§ Exercise:
Count lines with the string "that" in them. State the number alone.

CAD and scene scripts:
* * * * *

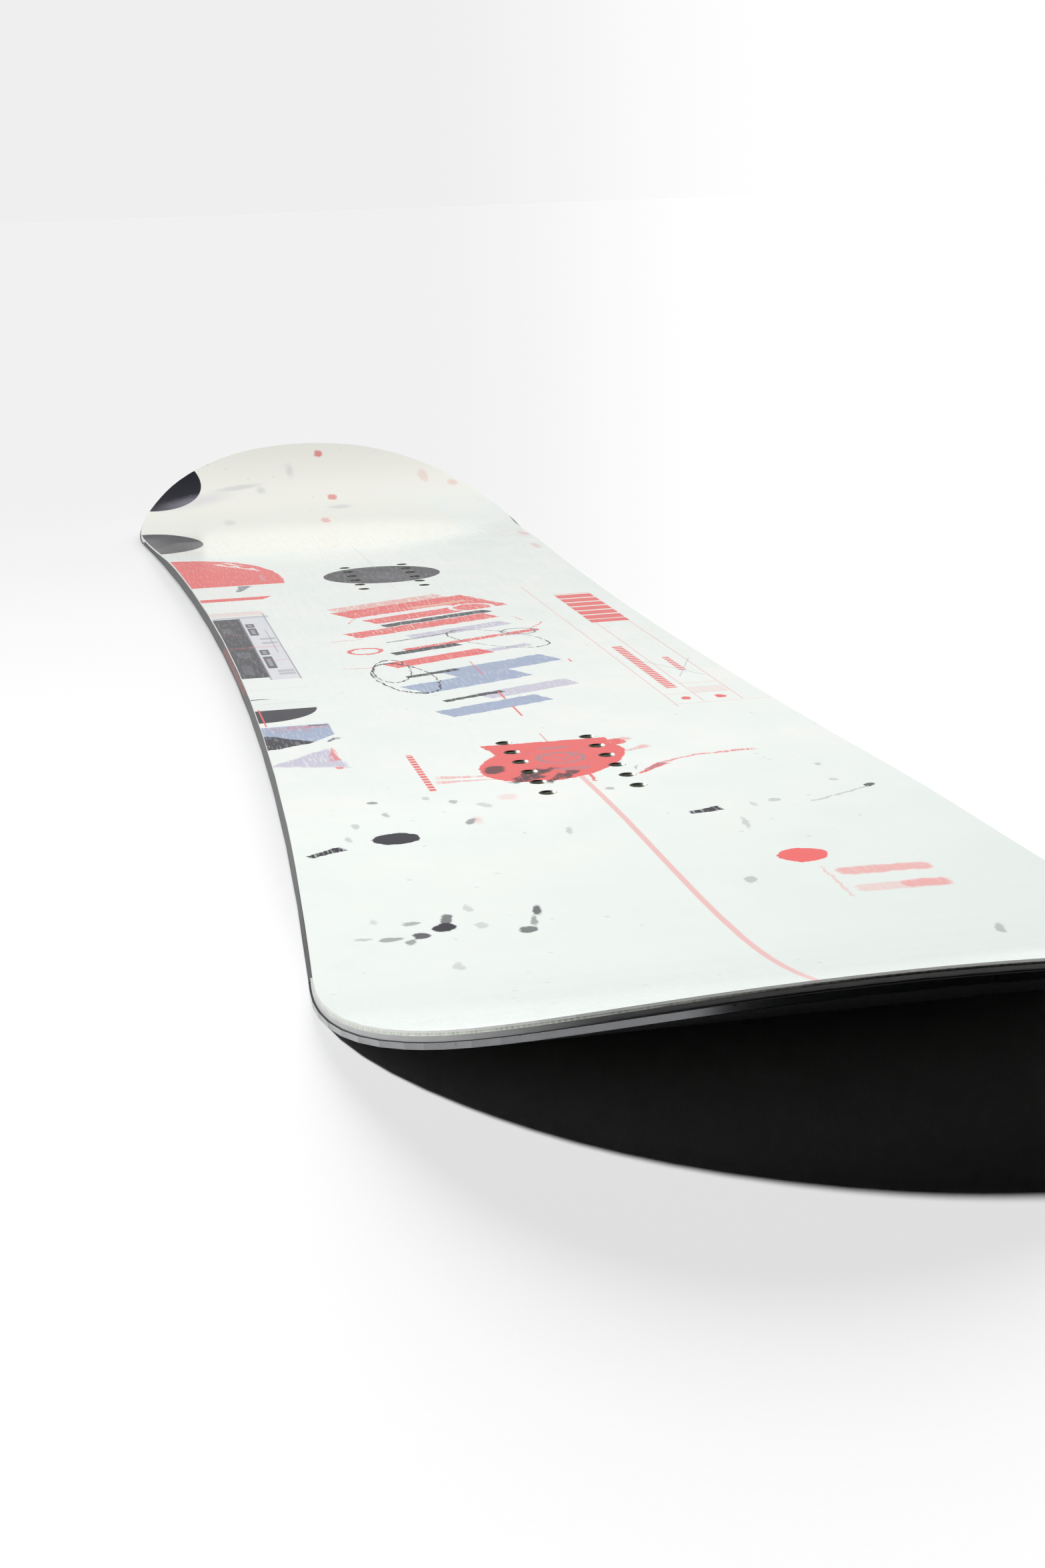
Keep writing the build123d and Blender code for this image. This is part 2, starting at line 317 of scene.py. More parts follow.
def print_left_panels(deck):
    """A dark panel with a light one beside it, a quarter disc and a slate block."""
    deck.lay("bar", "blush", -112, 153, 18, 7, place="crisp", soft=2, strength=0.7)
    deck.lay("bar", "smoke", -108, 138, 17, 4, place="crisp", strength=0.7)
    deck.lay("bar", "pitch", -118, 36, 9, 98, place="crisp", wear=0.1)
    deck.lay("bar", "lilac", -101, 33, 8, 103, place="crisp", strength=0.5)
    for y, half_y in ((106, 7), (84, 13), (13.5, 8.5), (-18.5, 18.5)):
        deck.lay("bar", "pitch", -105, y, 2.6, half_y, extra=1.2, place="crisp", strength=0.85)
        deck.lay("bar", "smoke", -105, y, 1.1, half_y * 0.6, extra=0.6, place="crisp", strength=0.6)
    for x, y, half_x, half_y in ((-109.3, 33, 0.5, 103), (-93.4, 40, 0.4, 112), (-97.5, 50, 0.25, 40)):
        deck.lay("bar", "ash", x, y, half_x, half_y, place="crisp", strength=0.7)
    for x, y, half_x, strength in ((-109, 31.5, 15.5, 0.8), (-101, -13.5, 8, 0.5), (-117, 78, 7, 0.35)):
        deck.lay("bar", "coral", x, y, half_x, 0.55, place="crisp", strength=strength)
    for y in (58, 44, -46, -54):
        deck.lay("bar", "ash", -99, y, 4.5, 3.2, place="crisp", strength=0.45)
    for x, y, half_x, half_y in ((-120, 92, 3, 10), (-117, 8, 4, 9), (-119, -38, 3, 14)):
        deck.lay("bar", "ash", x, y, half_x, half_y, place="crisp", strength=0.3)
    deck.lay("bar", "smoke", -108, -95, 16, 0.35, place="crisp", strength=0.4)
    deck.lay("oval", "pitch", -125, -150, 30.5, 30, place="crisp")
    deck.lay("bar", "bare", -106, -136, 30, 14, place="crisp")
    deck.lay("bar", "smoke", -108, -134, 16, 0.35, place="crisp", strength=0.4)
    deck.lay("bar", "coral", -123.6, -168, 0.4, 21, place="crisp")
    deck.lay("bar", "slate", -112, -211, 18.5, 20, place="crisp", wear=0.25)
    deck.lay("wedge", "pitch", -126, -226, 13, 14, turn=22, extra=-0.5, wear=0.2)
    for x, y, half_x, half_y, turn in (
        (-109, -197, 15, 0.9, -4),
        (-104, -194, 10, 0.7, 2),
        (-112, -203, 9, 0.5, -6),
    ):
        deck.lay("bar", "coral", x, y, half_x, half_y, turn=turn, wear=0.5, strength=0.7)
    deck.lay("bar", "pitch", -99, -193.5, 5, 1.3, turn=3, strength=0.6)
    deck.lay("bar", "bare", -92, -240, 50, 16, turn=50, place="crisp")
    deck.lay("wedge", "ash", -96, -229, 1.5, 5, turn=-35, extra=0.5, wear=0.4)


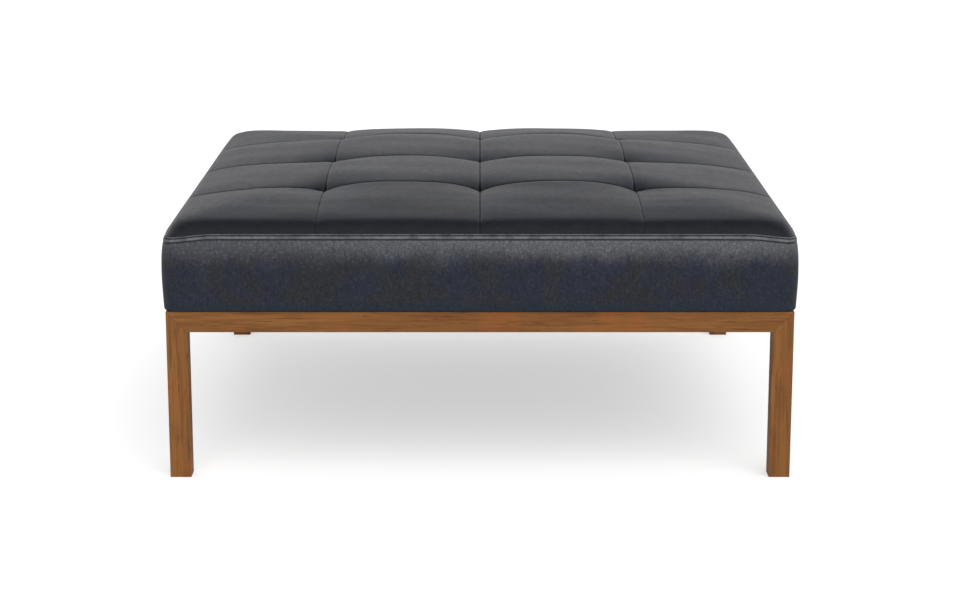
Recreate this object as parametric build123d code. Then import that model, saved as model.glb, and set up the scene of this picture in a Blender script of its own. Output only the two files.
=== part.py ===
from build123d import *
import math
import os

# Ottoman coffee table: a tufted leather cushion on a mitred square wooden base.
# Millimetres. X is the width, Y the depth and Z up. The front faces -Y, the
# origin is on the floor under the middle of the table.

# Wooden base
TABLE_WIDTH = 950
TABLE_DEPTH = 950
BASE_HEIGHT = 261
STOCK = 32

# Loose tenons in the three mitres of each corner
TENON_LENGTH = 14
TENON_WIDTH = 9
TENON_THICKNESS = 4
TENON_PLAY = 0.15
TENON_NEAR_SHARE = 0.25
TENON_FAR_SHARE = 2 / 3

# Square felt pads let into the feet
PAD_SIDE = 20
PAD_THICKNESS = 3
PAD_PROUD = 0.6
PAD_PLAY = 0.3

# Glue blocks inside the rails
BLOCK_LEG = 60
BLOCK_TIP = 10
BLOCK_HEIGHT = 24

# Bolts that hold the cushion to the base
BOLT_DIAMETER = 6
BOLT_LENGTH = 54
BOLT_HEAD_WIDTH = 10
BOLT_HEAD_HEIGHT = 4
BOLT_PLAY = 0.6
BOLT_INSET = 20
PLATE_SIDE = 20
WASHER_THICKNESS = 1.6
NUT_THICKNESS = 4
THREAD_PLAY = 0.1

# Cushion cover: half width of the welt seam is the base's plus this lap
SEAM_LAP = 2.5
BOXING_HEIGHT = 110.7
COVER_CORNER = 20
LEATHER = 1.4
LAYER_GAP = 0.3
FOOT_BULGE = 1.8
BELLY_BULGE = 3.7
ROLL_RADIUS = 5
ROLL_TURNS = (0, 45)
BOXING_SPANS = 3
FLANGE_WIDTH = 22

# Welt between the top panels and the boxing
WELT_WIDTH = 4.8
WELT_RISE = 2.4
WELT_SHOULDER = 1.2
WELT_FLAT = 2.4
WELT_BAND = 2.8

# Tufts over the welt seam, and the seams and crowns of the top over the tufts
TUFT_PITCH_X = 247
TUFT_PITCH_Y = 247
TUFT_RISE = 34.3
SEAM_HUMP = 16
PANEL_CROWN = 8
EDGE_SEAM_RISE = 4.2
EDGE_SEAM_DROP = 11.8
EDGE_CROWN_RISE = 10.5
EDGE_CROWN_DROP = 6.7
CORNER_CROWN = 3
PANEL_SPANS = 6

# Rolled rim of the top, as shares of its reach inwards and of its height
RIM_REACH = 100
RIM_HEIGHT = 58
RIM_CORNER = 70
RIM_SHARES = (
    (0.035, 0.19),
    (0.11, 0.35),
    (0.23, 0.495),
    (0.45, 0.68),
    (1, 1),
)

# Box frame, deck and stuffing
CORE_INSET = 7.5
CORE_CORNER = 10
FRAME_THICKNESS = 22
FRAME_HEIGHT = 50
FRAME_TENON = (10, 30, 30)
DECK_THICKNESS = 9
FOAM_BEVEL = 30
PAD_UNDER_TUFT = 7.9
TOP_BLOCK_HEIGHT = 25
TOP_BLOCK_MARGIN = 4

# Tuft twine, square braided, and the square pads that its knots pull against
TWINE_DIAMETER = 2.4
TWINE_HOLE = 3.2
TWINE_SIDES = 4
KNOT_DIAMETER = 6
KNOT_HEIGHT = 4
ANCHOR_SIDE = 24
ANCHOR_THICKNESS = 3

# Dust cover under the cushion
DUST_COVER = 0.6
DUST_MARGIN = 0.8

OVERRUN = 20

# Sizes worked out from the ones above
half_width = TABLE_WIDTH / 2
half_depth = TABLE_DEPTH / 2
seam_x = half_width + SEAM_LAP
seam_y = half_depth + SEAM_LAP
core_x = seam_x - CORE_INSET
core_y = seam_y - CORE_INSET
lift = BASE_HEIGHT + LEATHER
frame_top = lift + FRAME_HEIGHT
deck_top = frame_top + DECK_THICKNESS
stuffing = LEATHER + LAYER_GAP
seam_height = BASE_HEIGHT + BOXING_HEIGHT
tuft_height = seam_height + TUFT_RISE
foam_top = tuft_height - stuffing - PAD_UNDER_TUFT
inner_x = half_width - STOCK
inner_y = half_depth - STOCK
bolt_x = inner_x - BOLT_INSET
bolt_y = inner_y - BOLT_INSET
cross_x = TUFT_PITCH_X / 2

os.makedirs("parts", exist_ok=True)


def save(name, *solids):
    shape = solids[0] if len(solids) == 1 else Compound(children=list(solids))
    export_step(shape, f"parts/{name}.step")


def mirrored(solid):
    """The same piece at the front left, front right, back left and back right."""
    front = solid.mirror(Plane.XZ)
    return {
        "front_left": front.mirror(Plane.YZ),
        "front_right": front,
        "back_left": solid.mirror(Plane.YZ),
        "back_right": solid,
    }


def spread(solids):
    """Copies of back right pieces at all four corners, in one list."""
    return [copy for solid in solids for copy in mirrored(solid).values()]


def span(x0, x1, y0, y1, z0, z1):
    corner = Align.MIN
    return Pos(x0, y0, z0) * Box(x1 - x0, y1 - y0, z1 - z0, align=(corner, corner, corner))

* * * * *

§ Worked answer:
3